At General Catalyst we are generalist investors looking to be inspired by ridiculously ambitious entrepreneurs.  Lately I’ve been spending a lot of time on Augmented Reality and Virtual Reality.  VR is better than ever but still early.  I’m also spending a lot of time in the crypto space.   Other areas I’m interested in investing around include the end of life space which includes life insurance, finding caregivers, setting up wills, etc.   Another non-sexy area I am looking to invest is the medical tourism industry such as a booking.com for medical tourism.  This is a huge space that is not yet followed by the mainstream.

You’ve written a bit and invested around augmented reality.   What do you think of Augmented Reality right now?

AR is still in its early days with the platforms having a vested interest to push it hard which you are seeing as all mobile devices became AR capable.  Pokemon Go’s success was a great example of the potential of the space. 

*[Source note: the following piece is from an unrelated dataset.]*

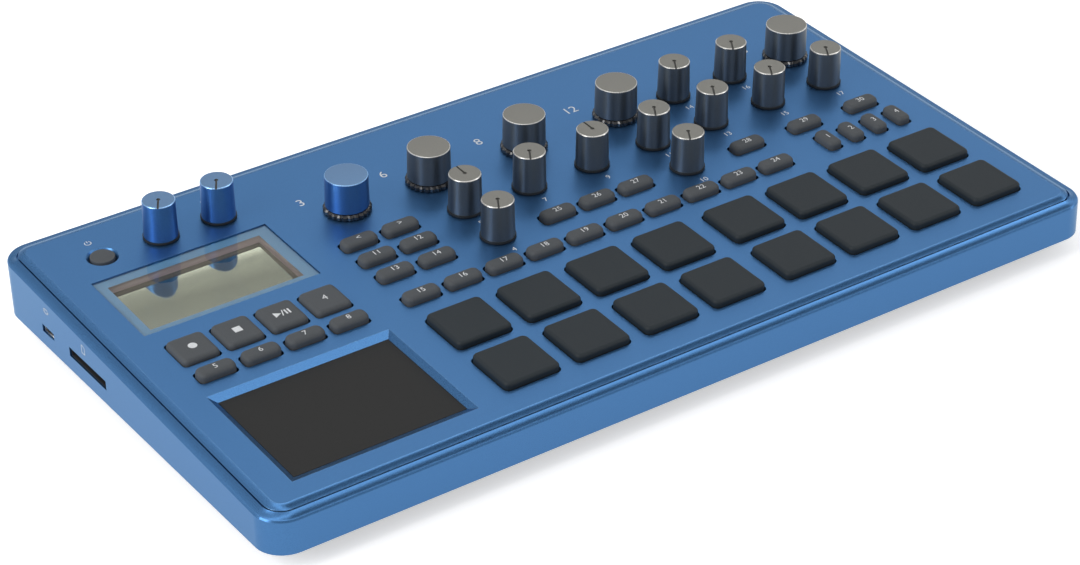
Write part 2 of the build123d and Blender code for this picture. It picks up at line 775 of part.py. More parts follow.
pad_side = pad_hole - 2 * pad_gap
for number, spot in enumerate(pad_spots, start=1):
    caps(f"pad_{number}", [spot], (pad_side, pad_side), pad_rise, pad_edge, pad_corner, pad_flange_thickness)
for name, (spots, hole, rise, edge) in key_groups.items():
    cap_size = (hole[0] - 2 * key_gap, hole[1] - 2 * key_gap)
    caps(name, spots, cap_size, rise, edge, key_corner, key_flange_thickness)

with BuildPart() as power_button:
    with BuildSketch(panel.offset(-flange_depth)):
        with Locations(power_spot):
            Circle(power_radius)
    extrude(amount=flange_depth + power_rise)
    with BuildSketch(panel.offset(-key_flange_bottom)):
        with Locations(power_spot):
            Circle(power_radius + power_hole_gap + flange_lip)
    extrude(amount=key_flange_thickness)
keep(power_button, "power_button")


# ---------------------------------------------------------------- boards and what they carry
with BuildPart() as panel_board:
    with BuildSketch(panel.offset(-board_drop)):
        with Locations((0, mean(*panel_board_edges))):
            Rectangle(panel_board_width, panel_board_edges[1] - panel_board_edges[0])
        with Locations((touch_centre[0], mean(*board_tab_edges))):
            Rectangle(board_tab_width, board_tab_edges[1] - board_tab_edges[0])
    extrude(amount=-board_thickness)
keep(panel_board, "panel_board")

with BuildPart() as pad_board:
    with BuildSketch(panel.offset(-pad_board_drop)):
        with Locations((mean(pad_columns[0], pad_columns[-1]), mean(*pad_board_edges))):
            Rectangle(pad_board_width, pad_board_edges[1] - pad_board_edges[0])
    extrude(amount=-board_thickness)
keep(pad_board, "pad_board")

with BuildPart() as main_boards:
    with BuildSketch(Plane.XY.offset(main_board_top)):
        for (left, right), (front, rear) in ((main_board_x, main_board_y), (jack_board_x, jack_board_y)):
            with Locations((mean(left, right), mean(front, rear))):
                Rectangle(right - left, rear - front)
    extrude(amount=-board_thickness)
keep(main_boards, "main_boards")


def shaft_controls(name, spots, size):
    """Pots or encoders: a body between board and panel, with a bushing through the panel."""
    with BuildPart() as piece:
        with BuildSketch(panel.offset(-board_drop)):
            with Locations(*spots):
                Rectangle(*size)
        extrude(amount=board_drop - panel_thickness)
        with BuildSketch(panel.offset(-panel_thickness)):
            with Locations(*spots):
                Circle(bushing_radius)
        extrude(amount=panel_thickness + bushing_rise)
        with BuildSketch(panel.offset(bushing_rise)):
            with Locations(*spots):
                Circle(shaft_radius)
        extrude(amount=-bushing_rise - shaft_reach - knob_cavity_gap, mode=Mode.SUBTRACT)
    keep(piece, name)


shaft_controls("potentiometers", pot_spots, (pot_width, pot_depth))
shaft_controls("encoders", encoder_spots, (encoder_size, encoder_size))

with BuildPart() as key_switches:
    with BuildSketch(panel.offset(-board_drop)):
        with Locations(power_spot, *[spot for spots, _ in key_holes for spot in spots]):
            Rectangle(switch_size, switch_size)
    extrude(amount=board_drop - switch_top)
keep(key_switches, "key_switches")

# ---------------------------------------------------------------- cells and their contacts
cell_columns = [bay_middle[0] + cell_pitch * (i - (cell_count - 1) / 2) for i in range(cell_count)]
bay_front = bay_middle[1] - bay_size[1] / 2
with BuildPart() as battery_cells:
    with BuildSketch(Plane.XZ.offset(-bay_front)):
        with Locations(*[(x, cell_axis) for x in cell_columns]):
            Rectangle(contact_size, contact_size)
    extrude(amount=-contact_thickness)
    with BuildSketch(Plane.XZ.offset(-bay_front - bay_size[1] + contact_thickness)):
        with Locations(*[(x, cell_axis) for x in cell_columns]):
            Rectangle(contact_size, contact_size)
    extrude(amount=-contact_thickness)
    with BuildSketch(Plane.XZ.offset(-bay_front - contact_thickness - contact_gap)):
        with Locations(*[(x, cell_axis) for x in cell_columns]):
            Circle(cell_radius)
    extrude(amount=cell_nub_length - cell_length)
    with BuildSketch(Plane.XZ.offset(-bay_front - contact_thickness - contact_gap)):
        with Locations(*[(x, cell_axis) for x in cell_columns]):
            Circle(cell_nub_radius)
    extrude(amount=-cell_length)
keep(battery_cells, "battery_cells")

# ---------------------------------------------------------------- sockets
with BuildPart() as rear_jacks:
    with BuildSketch(rear_wall.offset(-wall)):
        with Locations(*[(-x, line_jack_axis) for x in line_jack_columns]):
            Rectangle(line_jack_body[0], line_jack_body[1])
    extrude(amount=-line_jack_body[2])
    with BuildSketch(rear_wall.offset(-wall)):
        with Locations(*[(-x, mini_jack_axis) for x in mini_jack_columns]):
            Rectangle(mini_jack_body[0], mini_jack_body[1])
    extrude(amount=-mini_jack_body[2])
    with BuildSketch(rear_wall.offset(-wall)):
        with Locations((-inlet_x, inlet_axis)):
            Rectangle(inlet_body[0], inlet_body[1])
    extrude(amount=-inlet_body[2])
    with BuildSketch(rear_wall.offset(-wall)):
        with Locations(*[(-x, line_jack_axis) for x in line_jack_columns]):
            Circle(line_jack_nose)
        with Locations(*[(-x, mini_jack_axis) for x in mini_jack_columns]):
            Circle(mini_jack_nose)
        with Locations((-inlet_x, inlet_axis)):
            Circle(inlet_nose)
    extrude(amount=wall - nose_sink)
    with BuildSketch(rear_wall.offset(-nose_sink)):
        with Locations(*[(-x, line_jack_axis) for x in line_jack_columns]):
            Circle(line_jack_bore)
    extrude(amount=-line_jack_reach, mode=Mode.SUBTRACT)
    with BuildSketch(rear_wall.offset(-nose_sink)):
        with Locations(*[(-x, mini_jack_axis) for x in mini_jack_columns]):
            Circle(mini_jack_bore)
    extrude(amount=-mini_jack_reach, mode=Mode.SUBTRACT)
    with BuildSketch(rear_wall.offset(-nose_sink)):
        with Locations((-inlet_x, inlet_axis)):
            Circle(inlet_bore)
            Circle(inlet_pin, mode=Mode.SUBTRACT)
    extrude(amount=-inlet_reach, mode=Mode.SUBTRACT)
keep(rear_jacks, "rear_jacks")

with BuildPart() as side_sockets:
    for y, axis_height, (width, height, depth) in (
        (usb_y, usb_axis, usb_body),
        (card_y, card_axis, card_body),
    ):
        with BuildSketch(left_wall.offset(-socket_recess)):
            with Locations((-y, axis_height)):
                Rectangle(width, height)
        extrude(amount=-depth)
        with BuildSketch(left_wall.offset(-socket_recess)):
            with Locations((-y, axis_height)):
                Rectangle(width - 2 * socket_skin, height - 2 * socket_skin)
        extrude(amount=2 * socket_skin - depth, mode=Mode.SUBTRACT)
    # the contact tongue inside the USB socket
    with BuildSketch(left_wall.offset(-socket_recess - usb_body[2])):
        with Locations((-usb_y, usb_axis)):
            Rectangle(*usb_tongue)
    extrude(amount=usb_body[2] - socket_recess)
keep(side_sockets, "side_sockets")
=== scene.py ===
# %% [markdown]
# # A table-top drum machine
# The part is a wedge-shaped metal box about 34 cm wide, with a painted panel, rubber pads and keys,
# turned knobs, a small screen and a sunk touch pad. The solids come from the CAD frame, and this
# script gives every visible piece its finish, and its fine shape where the solid is too plain.

import bmesh
import bpy
import json
import math
from mathutils import Matrix, Vector


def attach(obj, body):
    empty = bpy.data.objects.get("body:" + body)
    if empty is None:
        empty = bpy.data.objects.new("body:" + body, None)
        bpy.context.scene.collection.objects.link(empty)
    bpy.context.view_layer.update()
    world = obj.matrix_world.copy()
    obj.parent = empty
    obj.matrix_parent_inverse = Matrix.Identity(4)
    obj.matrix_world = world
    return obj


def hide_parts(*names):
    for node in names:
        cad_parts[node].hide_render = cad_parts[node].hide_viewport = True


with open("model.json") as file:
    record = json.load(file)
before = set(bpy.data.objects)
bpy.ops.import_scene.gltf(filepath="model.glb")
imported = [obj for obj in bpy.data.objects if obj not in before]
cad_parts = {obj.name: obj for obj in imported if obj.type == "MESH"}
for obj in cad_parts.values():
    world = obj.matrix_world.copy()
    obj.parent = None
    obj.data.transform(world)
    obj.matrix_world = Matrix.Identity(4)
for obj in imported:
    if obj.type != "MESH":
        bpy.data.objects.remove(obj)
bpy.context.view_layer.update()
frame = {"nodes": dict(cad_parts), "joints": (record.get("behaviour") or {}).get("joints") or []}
nodes = frame["nodes"]
joints = {joint["child"]: joint for joint in frame["joints"]}
scene = bpy.context.scene
MM = 0.001
print("CAD nodes:", len(nodes), "moving bodies:", len(joints))

# %% [markdown]
# ## The panel's own axes
# All controls stand square to a panel that rises towards the back. One matrix that turns panel
# coordinates in millimetres into the frame's lets every control be modelled upright and then set
# down. Its direction is read from a knob's joint, so it follows the CAD model if the slope changes.

# %% Panel matrix
panel_up = Vector(joints["volume_knob"]["axis"]).normalized()
across = Vector((1, 0, 0))
uphill = panel_up.cross(across)
panel_height = Vector(joints["volume_knob"]["pos_m"]).dot(panel_up) / panel_up.z
panel_axes = Matrix((across, uphill, panel_up)).transposed().to_4x4()
panel = Matrix.Translation((0, 0, panel_height)) @ panel_axes @ Matrix.Scale(MM, 4)
to_panel = panel.inverted()
print("panel tilt, degrees:", round(math.degrees(math.acos(panel_up.z)), 3))

# %% [markdown]
# ## Camera
# The object is seen from the front left, from a little over a metre away with a long lens, so its
# far edge is only slightly smaller than its near edge. The camera is built from its direction, the
# distance and two small offsets, because those are the numbers that a photographer would change.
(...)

There are also very interesting enterprise use cases for mobile first AR products such as collaboration, technician help applications, etc.  We are also seeing a lot of high quality talent coming into the space.  Even more importantly some enterprise focused AR plays are starting to make money so this is really happening right now.  Recently I invested in 6D.ai, platform as a service that is solving data persistency and building the ARcloud. 

Gaming will be the first killer application on this platform.  Houzz recently did a study on an AR feature in their product that showed when customers use the AR feature they would spend a lot more money.  AR will also be a boon to eCommerce.

What are some resources you use to stay up to date on the space?

I read a lot of stuff.  I also get to meet a lot of super high quality people including angel investors, executives, and entrepreneurs.  I then simply put in the hours to learn the space. 

Any advice to young venture capitalists and angel investors out there in sourcing deals?

●      Assume you will lose all your $ when you invest as an angel - only invest what you can afford to lose.

●      Come up with a mental framework (e.g. I only invest in people that I’d start a company with, etc.) of what type of opportunities you want to invest in.

●      As an angel investor the stuff you think will do well won’t do well and the stuff you think won’t do well will do well. 

●      Double down on stuff you are very certain will work out very well.

Any predictions for 2018-2019?

There will be a VR company with a million daily active users.  At least 3 or 4 more Pokemon Go types of companies that are AR enabled.  There will emerge a second killer app for crypto (beyond digital money) with crypto scaling so people can build off of them as platforms.